Collected data entries:

▬▬▬

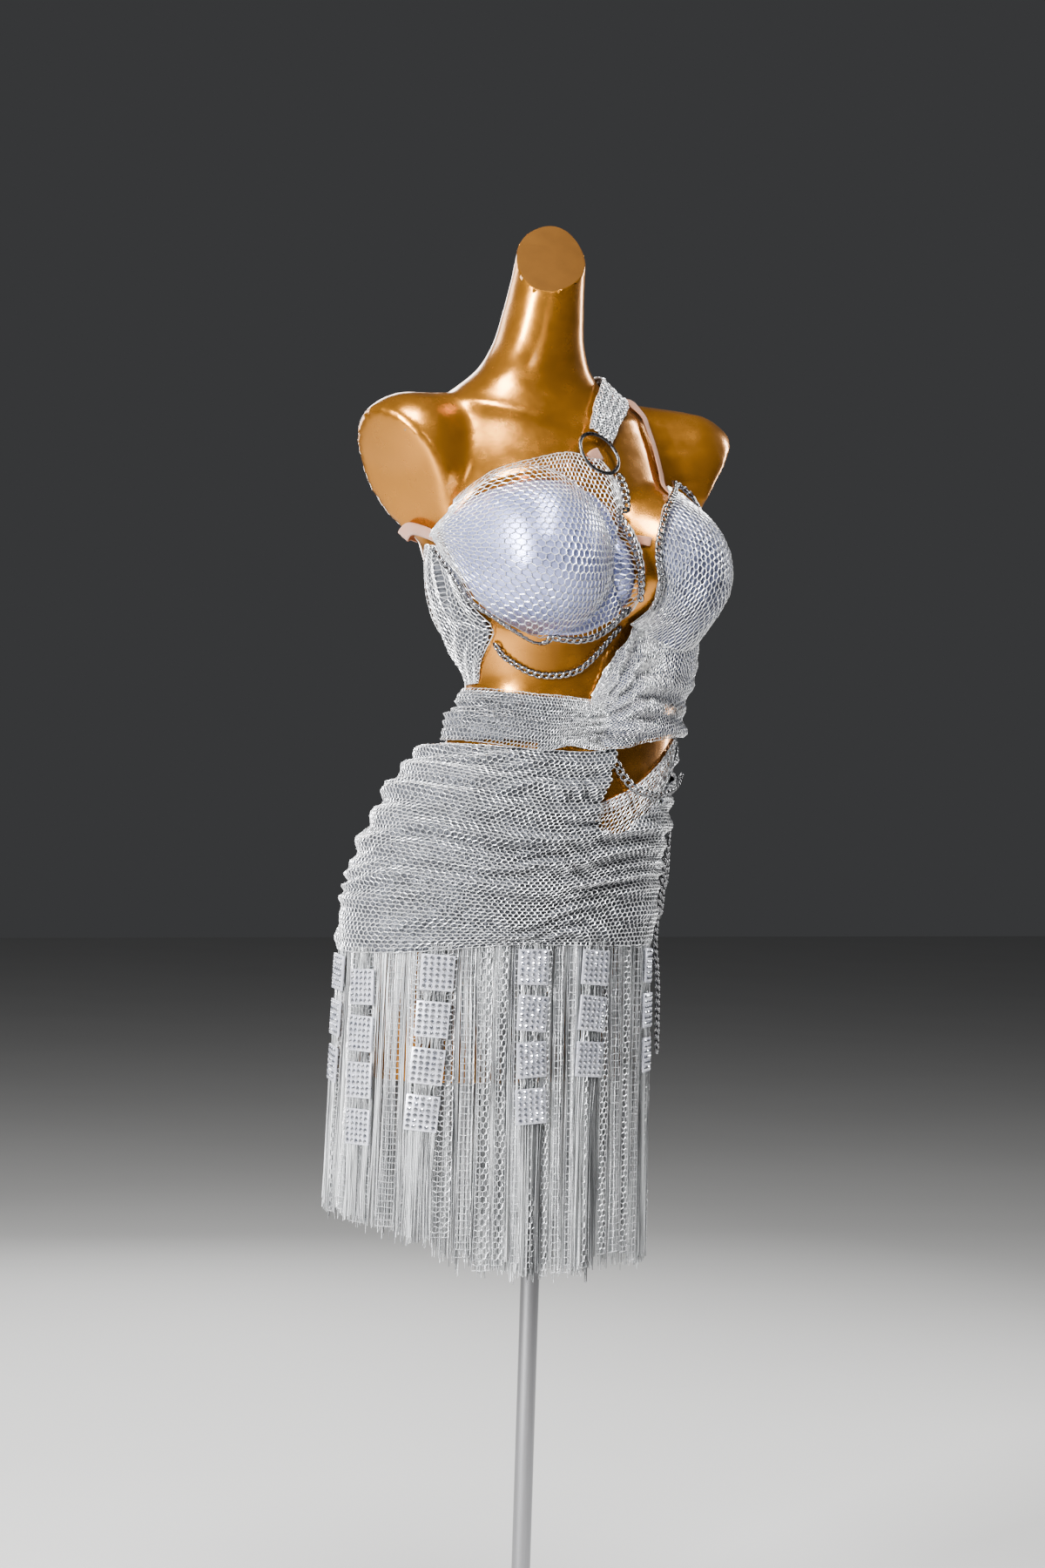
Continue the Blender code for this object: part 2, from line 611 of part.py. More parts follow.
RING_RADIUS = 0.0245
RING_WIRE = 1.7 * MM
RING_CENTRE = (279.5, 1.3455)
RING_LIFT = 10.1 * MM
RING_NORMAL = (0.10, -0.86, 0.50)


# Where the elastic stands higher: at the bends beside the stumps, under the arms, over the shoulder.
BEND_X, BEND_FADE = 0.095, 0.020
UNDERARM_Z, UNDERARM_FADE, UNDERARM_TOP = 1.215, 0.015, 1.3
UNDERARM_RIGHT, UNDERARM_LEFT = 6.9 * MM, 1.8 * MM
CREST_Z, CREST_FADE, CREST_X, CREST_LIFT = 1.305, 0.030, 0.06, 4.6 * MM
STRAP_CREST_Z, STRAP_CREST_LIFT = 1.320, 3.9 * MM


def ramp(value, start, fade):
    """0 below the start, 1 once the fade is past."""
    return min(max((value - start) / fade, 0), 1)


def elastic_height(point, along, across):
    """On the form, and a little higher over the bends round the shoulder stumps."""
    low = ramp(point[2], UNDERARM_Z, UNDERARM_FADE) * (point[2] < UNDERARM_TOP)
    lift = UNDERARM_RIGHT if point[0] < 0 else UNDERARM_LEFT
    armpit = lift * ramp(abs(point[0]), BEND_X, BEND_FADE) * low
    return ON_FORM + armpit + CREST_LIFT * ramp(point[2], CREST_Z, CREST_FADE) * (point[0] > CREST_X)


def strap_net_height(point, along, across):
    pleat = 0.5 - 0.5 * math.cos(2 * math.pi * STRAP_PLEATS * across)
    crest = STRAP_CREST_LIFT * ramp(point[2], STRAP_CREST_Z, CREST_FADE)
    return STRAP_NET_OFF + STRAP_PLEAT_DEPTH * pleat + crest


def ring_frame():
    """The ring's centre, with two directions across it and one through it."""
    middle = lay(np.array(RING_CENTRE[0]), np.array(RING_CENTRE[1]), np.array(RING_LIFT))
    through = np.array(RING_NORMAL) / np.linalg.norm(RING_NORMAL)
    across = np.cross((0, 0, 1), through)
    across /= np.linalg.norm(across)
    return middle, across, np.cross(through, across), through


def add_straps(looks):
    for name, path, count, spans in (
        ("bra_bridge", on_surface(BRIDGE), 3, 1), ("bra_band", on_surface(BRA_BAND), 28, 2),
        ("strap_elastic_left", STRAP_ELASTIC, 26, 1),
        ("strap_elastic_cross", on_surface(STRAP_CROSS), 4, 1),
    ):
        add_ribbon(name, path, count, spans, elastic_height, ELASTIC_THICK, looks["elastic"])
    add_ribbon("strap_net_left", STRAP_NET, 18, 2 * STRAP_PLEATS, strap_net_height, NET_THICK, looks["net"])
    middle, across, up, through = ring_frame()
    turn = np.linspace(0, 2 * math.pi, 28, endpoint=False)[:, None]
    spoke = np.cos(turn) * across + np.sin(turn) * up
    add_bar("neck_ring", middle + RING_RADIUS * spoke, spoke, np.broadcast_to(through, spoke.shape),
            RING_WIRE, RING_WIRE, looks["gunmetal"], loop=True)


# The waist and the hips

WAIST_LINES = (
    (247.0, 1.090, 247.0, 1.056),
    (241, 1.094, 241, 1.044),
    (230, 1.096, 230, 1.037),
    (216, 1.097, 216, 1.039),
    (201, 1.100, 201, 1.0425),
    (180, 1.102, 180, 1.0445),
    (150, 1.101, 150, 1.0450),
    (120, 1.100, 120, 1.0460),
    (100, 1.100, 100, 1.0460),
    (85, 1.100, 85, 1.0460),
)
WAIST_PUSH = np.array([
    (0.0, 1.8), (0.18, 5.0), (0.36, 3.0), (0.58, 8.5), (0.78, 6.0), (1.0, 5.2),
])

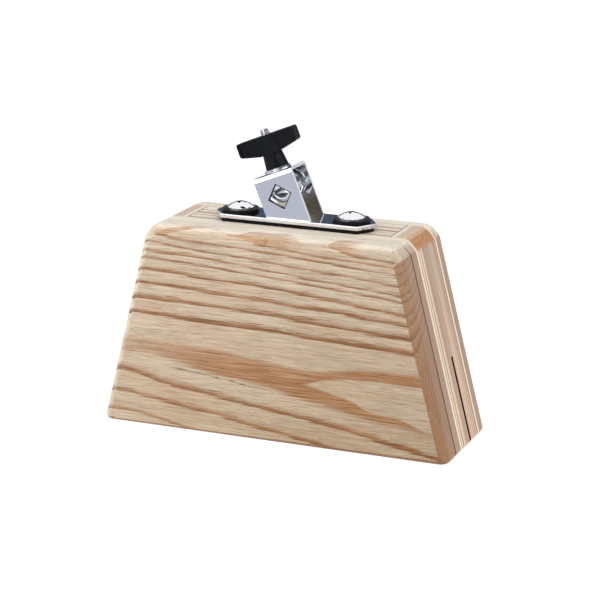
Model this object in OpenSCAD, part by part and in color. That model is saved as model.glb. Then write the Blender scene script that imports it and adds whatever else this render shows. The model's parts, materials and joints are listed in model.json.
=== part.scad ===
// Laminated wooden block with a slotted sound chamber, carried by a leaning rod clamp.
// Millimetres. The origin is the middle of the underside, +X along the block,
// +Y from the front board to the back board, +Z up.

/* [Block outline] */
// Length of the block along its underside
block_length = 230; // [200:1:280]
// Height of the block
block_height = 129; // [110:1:160]
// Length of the flat top between the cut corners
top_length = 156; // [140:1:176]
// Length of each cut corner along the block
corner_run = 6; // [3:0.5:9]
// Height of each cut corner
corner_drop = 7; // [4:0.5:10]
// Rounding of the two edges of each cut corner
corner_r = 8; // [3:0.5:10]
// Rounding of the outline where the ends meet the underside
toe_r = 2.5; // [1:0.5:5]
// Rounding of the top and end edges of the two outer boards
edge_r = 5.7; // [2:0.1:8]
// Rounding of the lower edges of the two outer boards
lower_edge_r = 1.5; // [0.5:0.1:2]

/* [Layers from front to back] */
// Thickness of the front board, the face that is struck
front_board_t = 16; // [10:0.5:22]
// Thickness of the liner glued behind the front board
front_liner_t = 9; // [3:0.5:12]
// Thickness of the pale veneer in front of the rails
front_veneer_t = 2.5; // [1:0.5:4]
// Depth of the rails, which is the depth of the sound chamber
core_t = 31; // [26:0.5:45]
// Thickness of the pale veneer behind the rails
rear_veneer_t = 2; // [1:0.5:4]
// Thickness of the back board
back_board_t = 12; // [10:0.5:20]

/* [Rails and slot] */
// Thickness of the sloping end rails, square to their outer face
end_rail_t = 15.5; // [10:0.5:22]
// Thickness of the top rail
top_rail_t = 16; // [15:0.5:24]
// Thickness of the bottom rails
bottom_rail_t = 14; // [8:0.5:22]
// Width of the sound slot
slot_w = 2.7; // [1.5:0.1:5]
// Height of the sound slot up the ends
slot_h = 54; // [30:1:80]
// Distance from the front of the rails to the middle of the slot
slot_from_core = 16; // [10:0.5:22]

/* [Mounting plate] */
// Distance of the clamp from the middle of the block
clamp_x = 2; // [-5:0.5:5]
// Length of the plate
plate_l = 104; // [100:1:116]
// Width of the plate
plate_w = 25; // [25:0.5:28]
// Thickness of the plate
plate_t = 2.5; // [1.5:0.5:4]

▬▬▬

**Your goal**
Transcribe precisely the lines between the one that contains "Model this object" and the one that contains "board, +Z up.", counting those two lines as part of the range.

**Finished answer**
Model this object in OpenSCAD, part by part and in color. That model is saved as model.glb. Then write the Blender scene script that imports it and adds whatever else this render shows. The model's parts, materials and joints are listed in model.json.
=== part.scad ===
// Laminated wooden block with a slotted sound chamber, carried by a leaning rod clamp.
// Millimetres. The origin is the middle of the underside, +X along the block,
// +Y from the front board to the back board, +Z up.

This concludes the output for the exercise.